### Your objective
Select all lines with the string "bending" in them, and copy those lines.

### Source material

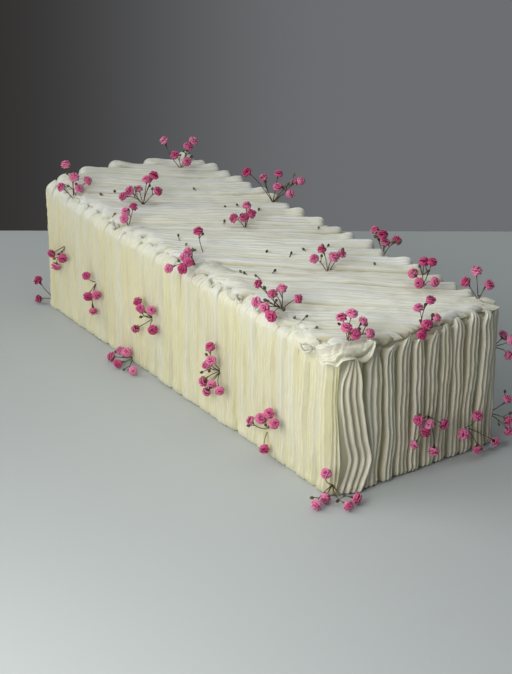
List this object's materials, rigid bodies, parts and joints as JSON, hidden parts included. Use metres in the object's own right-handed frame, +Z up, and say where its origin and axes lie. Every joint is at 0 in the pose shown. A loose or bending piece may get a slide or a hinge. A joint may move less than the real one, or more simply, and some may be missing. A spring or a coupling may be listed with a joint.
{
  "type": "buttercream loaf cake",
  "caption": "Long loaf cake piped all over in ridged ribbons of pale buttercream and dotted with sprigs of small pink blossoms; stands flat on its base.",
  "frame": {"origin": "middle of the flat base, under the middle of the iced loaf", "axes": "+X runs along the loaf towards the near end, +Y points from the front long side to the back one, +Z is up"},
  "size_m": [0.3959, 0.1632, 0.1283],
  "materials": {
    "icing": "pale cream buttercream, smooth with a soft sheen, piped in fine ridges",
    "blossoms": "dyed pink petals on brown-green stems, matte"
  },
  "bodies": {
    "root": {"cake": "icing", "sprig_back_1": "blossoms", "sprig_back_2": "blossoms", "sprig_back_3": "blossoms", "sprig_back_4": "blossoms", "sprig_back_5": "blossoms", "sprig_back_6": "blossoms", "sprig_end_1": "blossoms", "sprig_end_2": "blossoms", "sprig_far_1": "blossoms", "sprig_far_2": "blossoms", "sprig_foot_1": "blossoms", "sprig_foot_2": "blossoms", "sprig_foot_3": "blossoms", "sprig_side_1": "blossoms", "sprig_side_2": "blossoms", "sprig_side_3": "blossoms", "sprig_side_4": "blossoms", "sprig_side_5": "blossoms", "sprig_top_1": "blossoms", "sprig_top_10": "blossoms", "sprig_top_11": "blossoms", "sprig_top_12": "blossoms", "sprig_top_13": "blossoms", "sprig_top_14": "blossoms", "sprig_top_15": "blossoms", "sprig_top_2": "blossoms", "sprig_top_3": "blossoms", "sprig_top_4": "blossoms", "sprig_top_5": "blossoms", "sprig_top_6": "blossoms", "sprig_top_7": "blossoms", "sprig_top_8": "blossoms", "sprig_top_9": "blossoms"}
  },
  "joints": []
}
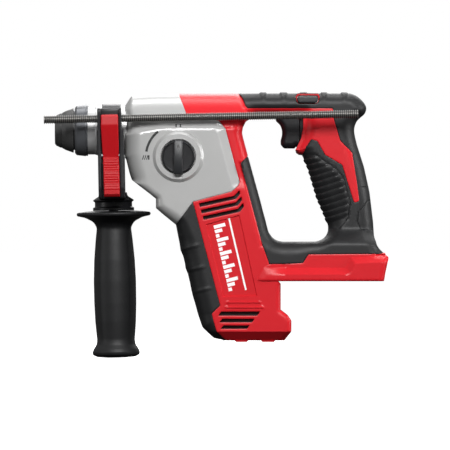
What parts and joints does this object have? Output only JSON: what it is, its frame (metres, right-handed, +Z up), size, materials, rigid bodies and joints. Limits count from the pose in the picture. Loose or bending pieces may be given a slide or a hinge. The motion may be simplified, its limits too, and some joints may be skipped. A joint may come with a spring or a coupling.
{
  "type": "rotary hammer",
  "caption": "Compact cordless rotary hammer with bit chuck, grey gear case, D-handle, tilted motor housing, battery foot, side handle and toothed depth rod.",
  "frame": {"origin": "flat front face of the beat piece on the spindle axis, where the end of a bit's shank seats", "axes": "+X along the spindle from the chuck towards the rear handle, +Z up, -Y the side with the mode knob"},
  "size_m": [0.2989, 0.0848, 0.2311],
  "materials": {
    "red_plastic": "moulded glass-filled nylon, fine texture",
    "black_rubber": "soft overmoulding, matt",
    "black_plastic": "moulded nylon, satin",
    "grey_case": "cast metal with silver-grey paint",
    "steel": "ground steel",
    "dark_steel": "blackened steel",
    "copper": "copper winding and laminations"
  },
  "bodies": {
    "case": {"gear_case": "grey_case", "housing_left": "red_plastic", "housing_right": "red_plastic", "handle_overmold_left": "black_rubber", "handle_overmold_right": "black_rubber", "motor_overmold_left": "black_rubber", "motor_overmold_right": "black_rubber", "spindle_front_bearing": "steel", "spindle_rear_bearing": "steel", "front_seal": "black_rubber", "shaft_front_bearing": "steel", "shaft_rear_bearing": "steel", "motor_top_bearing": "steel", "motor_bottom_bearing": "steel", "motor_can": "dark_steel", "motor_magnet_ring": "dark_steel", "brush_holder": "black_plastic", "brush_left": "black_plastic", "brush_right": "black_plastic", "trigger_switch": "black_plastic", "trigger_spring": "steel", "battery_terminal_block": "black_plastic", "housing_screw_top": "dark_steel", "housing_screw_rear": "dark_steel", "housing_screw_grip": "dark_steel", "housing_screw_foot": "dark_steel"},
    "chuck": {"spindle": "steel", "dust_cap": "black_rubber", "spindle_gear": "steel", "clutch_spring": "steel", "sleeve_spring": "steel"},
    "locking_sleeve": {"locking_sleeve": "dark_steel"},
    "ball_top": {"locking_ball_top": "steel"},
    "ball_bottom": {"locking_ball_bottom": "steel"},
    "beat_piece": {"beat_piece": "steel"},
    "striker": {"striker": "steel"},
    "piston": {"piston": "steel"},
    "piston_pin": {"piston_pin": "steel"},
    "wobble_ring": {"wobble_ring": "steel"},
    "intermediate_shaft": {"intermediate_shaft": "steel", "driven_bevel_gear": "steel", "wobble_hub": "steel"},
    "clutch_sleeve": {"hammer_clutch_sleeve": "steel"},
    "shift_fork": {"mode_shift_fork": "steel"},
    "mode_knob": {"mode_knob": "black_plastic"},
    "motor_rotor": {"motor_shaft": "steel", "armature_core": "copper", "commutator": "copper", "motor_fan": "black_plastic"},
    "trigger": {"trigger": "black_plastic"},
    "direction_shuttle": {"direction_shuttle": "black_plastic"},
    "side_clamp": {"clamp_band": "dark_steel", "clamp_housing": "black_plastic", "handle_bolt": "steel", "lever_pin": "steel", "lever_spring": "steel"},
    "handle_grip": {"handle_grip": "black_rubber", "grip_nut": "steel"},
    "depth_rod": {"depth_rod": "black_plastic"},
    "rod_lever": {"rod_release_lever": "red_plastic"}
  },
  "joints": [
    {"name": "spindle_spin", "type": "hinge", "parent": "case", "child": "chuck", "pos_m": [0, 0, 0], "axis": [1, 0, 0], "continuous": true},
    {"name": "sleeve_slide", "type": "slide", "parent": "chuck", "child": "locking_sleeve", "axis": [1, 0, 0], "range_m": [0, 0.0075], "stiffness_N_per_m": 900, "springref_m": -0.004, "deforming": ["sleeve_spring"]},
    {"name": "ball_top_lift", "type": "slide", "parent": "chuck", "child": "ball_top", "axis": [0, 0, 1], "range_m": [0, 0.001]},
    {"name": "ball_bottom_lift", "type": "slide", "parent": "chuck", "child": "ball_bottom", "axis": [0, 0, -1], "range_m": [0, 0.001]},
    {"name": "beat_slide", "type": "slide", "parent": "chuck", "child": "beat_piece", "axis": [1, 0, 0], "range_m": [0, 0.003]},
    {"name": "striker_slide", "type": "slide", "parent": "case", "child": "striker", "axis": [1, 0, 0], "range_m": [-0.013, 0.008]},
    {"name": "piston_slide", "type": "slide", "parent": "case", "child": "piston", "axis": [1, 0, 0], "range_m": [-0.0075, 0.0075]},
    {"name": "piston_pin_turn", "type": "hinge", "parent": "piston", "child": "piston_pin", "pos_m": [0.098, 0, 0], "axis": [0, 1, 0], "range_deg": [-13, 13]},
    {"name": "wobble_swing", "type": "hinge", "parent": "case", "child": "wobble_ring", "pos_m": [0.098, 0, -0.034], "axis": [0, 1, 0], "range_deg": [-13, 13]},
    {"name": "shaft_spin", "type": "hinge", "parent": "case", "child": "intermediate_shaft", "pos_m": [0, 0, -0.034], "axis": [1, 0, 0], "continuous": true},
    {"name": "motor_spin", "type": "hinge", "parent": "case", "child": "motor_rotor", "pos_m": [0.0785, 0, -0.034], "axis": [-0.2419, 0, 0.9703], "continuous": true},
    {"name": "knob_turn", "type": "hinge", "parent": "case", "child": "mode_knob", "pos_m": [0.0639, -0.036, -0.023], "axis": [0, -1, 0], "range_deg": [0, 90]},
    {"name": "fork_slide", "type": "slide", "parent": "case", "child": "shift_fork", "axis": [1, 0, 0], "range_m": [0, 0.0032]},
    {"name": "clutch_slide", "type": "slide", "parent": "intermediate_shaft", "child": "clutch_sleeve", "axis": [1, 0, 0], "range_m": [-0.0001, 0.0033]},
    {"name": "trigger_pull", "type": "slide", "parent": "case", "child": "trigger", "axis": [1, 0, 0], "range_m": [0, 0.005], "stiffness_N_per_m": 600, "springref_m": -0.004, "deforming": ["trigger_spring"]},
    {"name": "direction_shift", "type": "slide", "parent": "case", "child": "direction_shuttle", "axis": [0, 1, 0], "range_m": [-0.003, 0.003]},
    {"name": "side_handle_swing", "type": "hinge", "parent": "case", "child": "side_clamp", "pos_m": [0.0057, 0, 0], "axis": [1, 0, 0], "range_deg": [-180, 0]},
    {"name": "grip_twist", "type": "hinge", "parent": "side_clamp", "child": "handle_grip", "pos_m": [0.0075, 0, -0.07029], "axis": [-0.0185, 0, 0.9998], "range_deg": [0, 720]},
    {"name": "depth_rod_slide", "type": "slide", "parent": "side_clamp", "child": "depth_rod", "axis": [-0.9998, 0, -0.0185], "range_m": [-0.038, 0.185]},
    {"name": "rod_lever_press", "type": "hinge", "parent": "side_clamp", "child": "rod_lever", "pos_m": [0.00501, -0.0438, -0.02203], "axis": [0.9998, 0, 0.0185], "range_deg": [0, 7], "stiffness_Nm_per_rad": 2, "springref_deg": -1.72, "deforming": ["lever_spring"]}
  ],
  "couplings": [
    {"joint": "shaft_spin", "follows": "spindle_spin", "ratio": -2.4},
    {"joint": "motor_spin", "follows": "spindle_spin", "ratio": 9.6},
    {"joint": "wobble_swing", "follows": "piston_slide", "rad_per_m": 29.5},
    {"joint": "piston_pin_turn", "follows": "piston_slide", "rad_per_m": 29.5},
    {"joint": "knob_turn", "follows": "fork_slide", "rad_per_m": 490.86},
    {"joint": "clutch_slide", "follows": "fork_slide", "ratio": 1}
  ]
}
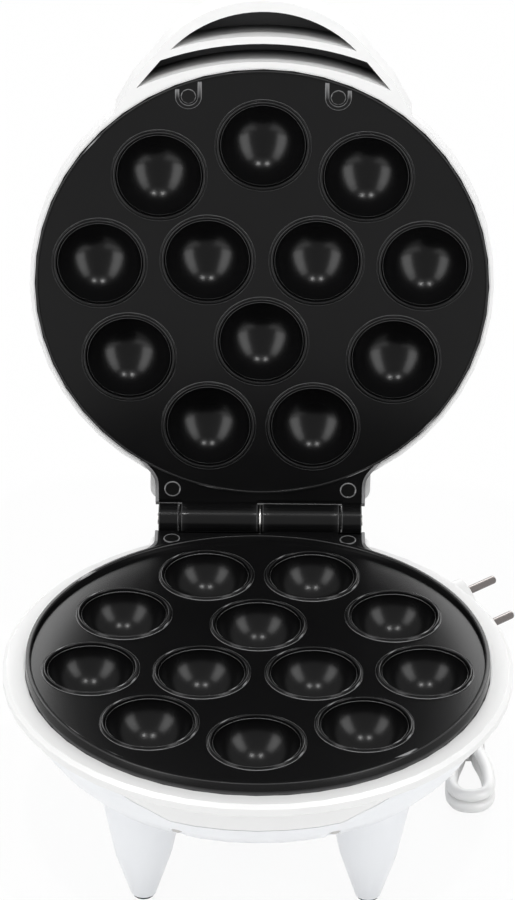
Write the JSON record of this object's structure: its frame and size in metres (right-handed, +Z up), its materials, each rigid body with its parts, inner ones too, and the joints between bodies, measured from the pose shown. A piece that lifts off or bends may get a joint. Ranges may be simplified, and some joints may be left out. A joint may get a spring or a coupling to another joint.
{
  "type": "takoyaki maker",
  "caption": "Round electric takoyaki maker standing open: black nonstick cup plates in a white housing on four legs, with a hinged lid, a crescent handle and a tied cord.",
  "frame": {"origin": "middle of the open appliance's bounding box without the cord, at the table", "axes": "+X to the right along the hinge, +Y to the back where the hinge and the open lid are, +Z up"},
  "size_m": [0.2336, 0.2925, 0.3384],
  "materials": {
    "white_shell": "satin",
    "white_pan": "satin",
    "nonstick": "satin",
    "bright_steel": "polished",
    "screw_steel": "satin",
    "plain_steel": "satin",
    "heater_steel": "matte",
    "dark_plastic": "matte",
    "white_soft": "matte",
    "rubber": "matte",
    "lens": "gloss"
  },
  "bodies": {
    "base": {"base_housing": "white_shell", "base_pan": "white_pan", "rubber_feet": "rubber", "base_plate": "nonstick", "hinge_pin": "bright_steel", "base_heater": "heater_steel", "base_heat_shield": "plain_steel", "base_shield_screws": "screw_steel", "thermostat": "plain_steel", "thermal_fuse": "plain_steel", "terminal_strip": "dark_plastic", "base_hinge_screws": "screw_steel", "pan_screws": "screw_steel", "cord_gland": "white_soft", "cord_run": "white_soft", "cord_hank": "white_soft", "cord_lead": "white_soft", "cord_tie": "white_soft", "plug_body": "white_soft", "plug_pins": "bright_steel"},
    "lid": {"lid_shell": "white_shell", "handle_liner": "dark_plastic", "lid_plate": "nonstick", "lid_heater": "heater_steel", "lid_heat_shield": "plain_steel", "lid_shield_screws": "screw_steel", "lid_plate_screws": "screw_steel", "lid_hinge_screws": "screw_steel", "lamp_lenses": "lens"}
  },
  "joints": [
    {"name": "lid_hinge", "type": "hinge", "parent": "base", "child": "lid", "pos_m": [0, 0.08408, 0.092], "axis": [1, 0, 0], "range_deg": [0, 97]}
  ]
}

### Result
List this object's materials, rigid bodies, parts and joints as JSON, hidden parts included. Use metres in the object's own right-handed frame, +Z up, and say where its origin and axes lie. Every joint is at 0 in the pose shown. A loose or bending piece may get a slide or a hinge. A joint may move less than the real one, or more simply, and some may be missing. A spring or a coupling may be listed with a joint.
What parts and joints does this object have? Output only JSON: what it is, its frame (metres, right-handed, +Z up), size, materials, rigid bodies and joints. Limits count from the pose in the picture. Loose or bending pieces may be given a slide or a hinge. The motion may be simplified, its limits too, and some joints may be skipped. A joint may come with a spring or a coupling.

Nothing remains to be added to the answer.